* DATASET CONTENT
:::
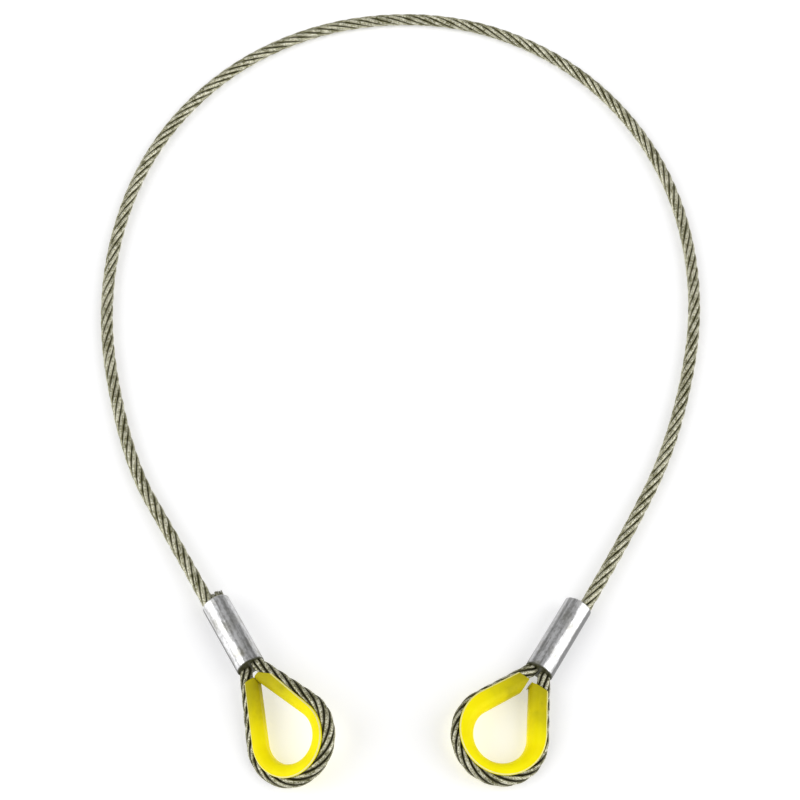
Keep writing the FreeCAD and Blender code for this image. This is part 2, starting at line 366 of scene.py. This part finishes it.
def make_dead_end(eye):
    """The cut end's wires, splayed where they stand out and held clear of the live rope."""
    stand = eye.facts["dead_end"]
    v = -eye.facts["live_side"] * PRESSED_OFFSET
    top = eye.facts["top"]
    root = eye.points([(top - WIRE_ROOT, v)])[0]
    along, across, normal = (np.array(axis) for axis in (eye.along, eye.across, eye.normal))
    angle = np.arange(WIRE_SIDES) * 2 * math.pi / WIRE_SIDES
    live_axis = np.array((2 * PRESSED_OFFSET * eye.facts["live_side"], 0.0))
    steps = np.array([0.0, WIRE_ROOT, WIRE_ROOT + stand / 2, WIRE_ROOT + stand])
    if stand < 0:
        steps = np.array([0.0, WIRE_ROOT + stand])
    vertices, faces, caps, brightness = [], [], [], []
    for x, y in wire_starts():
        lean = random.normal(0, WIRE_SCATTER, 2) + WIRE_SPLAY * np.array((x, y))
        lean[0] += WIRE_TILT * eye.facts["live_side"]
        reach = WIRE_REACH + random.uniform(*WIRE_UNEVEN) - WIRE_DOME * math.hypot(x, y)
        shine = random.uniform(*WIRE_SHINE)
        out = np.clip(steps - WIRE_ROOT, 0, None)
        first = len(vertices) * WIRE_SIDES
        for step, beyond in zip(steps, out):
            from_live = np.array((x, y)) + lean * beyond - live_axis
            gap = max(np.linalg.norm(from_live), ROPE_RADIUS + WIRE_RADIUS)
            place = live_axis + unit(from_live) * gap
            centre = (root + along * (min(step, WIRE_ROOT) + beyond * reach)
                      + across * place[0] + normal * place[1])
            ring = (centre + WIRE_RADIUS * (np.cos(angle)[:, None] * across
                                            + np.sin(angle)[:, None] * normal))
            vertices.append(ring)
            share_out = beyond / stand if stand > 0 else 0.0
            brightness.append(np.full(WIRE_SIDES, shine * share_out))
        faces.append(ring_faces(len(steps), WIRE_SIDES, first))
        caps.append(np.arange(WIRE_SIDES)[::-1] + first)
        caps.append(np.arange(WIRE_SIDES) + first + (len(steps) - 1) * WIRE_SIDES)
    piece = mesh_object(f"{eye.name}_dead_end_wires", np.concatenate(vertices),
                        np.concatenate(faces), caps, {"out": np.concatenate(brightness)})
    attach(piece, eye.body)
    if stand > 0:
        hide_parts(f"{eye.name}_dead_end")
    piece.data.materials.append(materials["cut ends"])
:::
* YOUR GOAL
Write out the material from the first line to the last, exactly.

* TASK OUTPUT
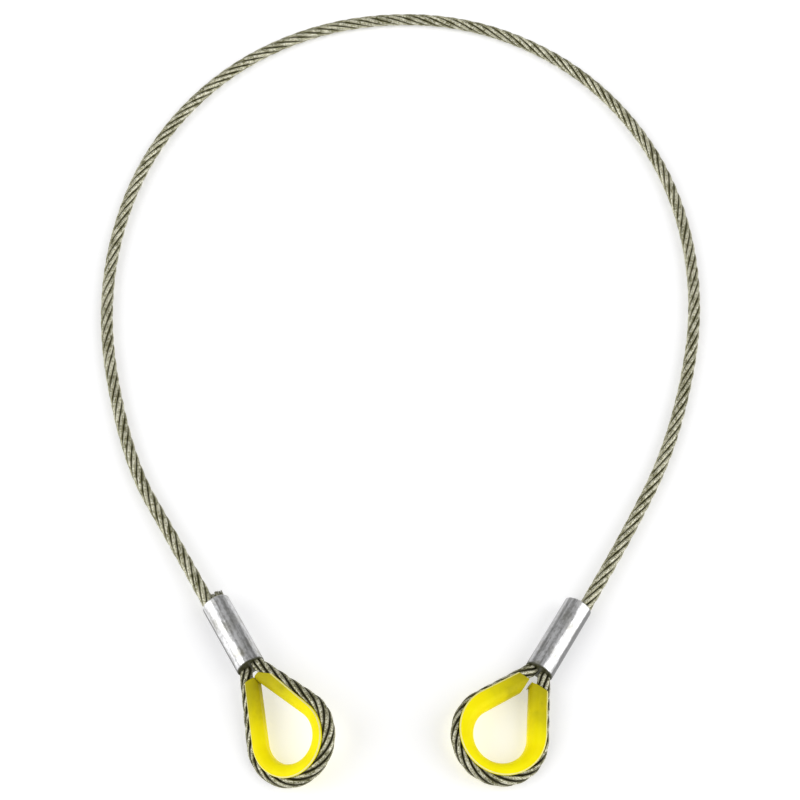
Keep writing the FreeCAD and Blender code for this image. This is part 2, starting at line 366 of scene.py. This part finishes it.
def make_dead_end(eye):
    """The cut end's wires, splayed where they stand out and held clear of the live rope."""
    stand = eye.facts["dead_end"]
    v = -eye.facts["live_side"] * PRESSED_OFFSET
    top = eye.facts["top"]
    root = eye.points([(top - WIRE_ROOT, v)])[0]
    along, across, normal = (np.array(axis) for axis in (eye.along, eye.across, eye.normal))
    angle = np.arange(WIRE_SIDES) * 2 * math.pi / WIRE_SIDES
    live_axis = np.array((2 * PRESSED_OFFSET * eye.facts["live_side"], 0.0))
    steps = np.array([0.0, WIRE_ROOT, WIRE_ROOT + stand / 2, WIRE_ROOT + stand])
    if stand < 0:
        steps = np.array([0.0, WIRE_ROOT + stand])
    vertices, faces, caps, brightness = [], [], [], []
    for x, y in wire_starts():
        lean = random.normal(0, WIRE_SCATTER, 2) + WIRE_SPLAY * np.array((x, y))
        lean[0] += WIRE_TILT * eye.facts["live_side"]
        reach = WIRE_REACH + random.uniform(*WIRE_UNEVEN) - WIRE_DOME * math.hypot(x, y)
        shine = random.uniform(*WIRE_SHINE)
        out = np.clip(steps - WIRE_ROOT, 0, None)
        first = len(vertices) * WIRE_SIDES
        for step, beyond in zip(steps, out):
            from_live = np.array((x, y)) + lean * beyond - live_axis
            gap = max(np.linalg.norm(from_live), ROPE_RADIUS + WIRE_RADIUS)
            place = live_axis + unit(from_live) * gap
            centre = (root + along * (min(step, WIRE_ROOT) + beyond * reach)
                      + across * place[0] + normal * place[1])
            ring = (centre + WIRE_RADIUS * (np.cos(angle)[:, None] * across
                                            + np.sin(angle)[:, None] * normal))
            vertices.append(ring)
            share_out = beyond / stand if stand > 0 else 0.0
            brightness.append(np.full(WIRE_SIDES, shine * share_out))
        faces.append(ring_faces(len(steps), WIRE_SIDES, first))
        caps.append(np.arange(WIRE_SIDES)[::-1] + first)
        caps.append(np.arange(WIRE_SIDES) + first + (len(steps) - 1) * WIRE_SIDES)
    piece = mesh_object(f"{eye.name}_dead_end_wires", np.concatenate(vertices),
                        np.concatenate(faces), caps, {"out": np.concatenate(brightness)})
    attach(piece, eye.body)
    if stand > 0:
        hide_parts(f"{eye.name}_dead_end")
    piece.data.materials.append(materials["cut ends"])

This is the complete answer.